Complex Concepts Simplified
- Duty of Care
- The legal obligation to act (or refrain from acting) in a certain way toward another. Without duty, negligence claims fail at the threshold.
- Special Relationship
- Certain relationships (e.g., school-student, carrier-passenger) impose an affirmative duty to protect because one party has control over, and the other depends on, the custodian.
- Custody and Control
- Practical supervision or authority over an individual’s safety. For schools, it typically exists during school hours, on campus, or at school-sponsored events.
- Ingress and Egress
- The legal terms for entering and exiting a property. A landowner must not create or maintain conditions that make those paths unreasonably dangerous.
- Summary Judgment
- A procedural device that ends a case without trial when there is no genuine dispute of material fact and the movant is entitled to judgment as a matter of law.
- Jaywalking
- Crossing a street outside a crosswalk or against a traffic signal—an inherently risky act which, absent a special circumstance, lies outside a school’s duty to regulate.
Conclusion
PUSD 210 v.
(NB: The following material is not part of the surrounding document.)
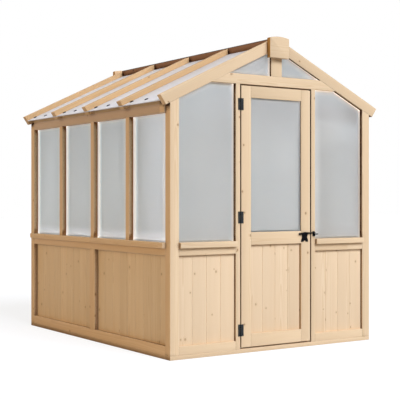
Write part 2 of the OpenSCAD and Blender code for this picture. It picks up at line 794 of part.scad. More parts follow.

Sinclair/Lucero crystallizes Arizona’s rule that a school’s affirmative duty of protection does not follow a student onto public streets. Only when the risk is generated by the school’s own premises or activities—and while the student is subject to the school’s custody and control—does that special duty arise. By drawing this clear boundary, the Court aligns Arizona with the majority of jurisdictions, offers predictable guidelines for educators and insurers, and shifts policy debates about student traffic safety from courtrooms to city halls and state legislatures. The case thus stands as a pivotal precedent on the limits of institutional liability in tort law.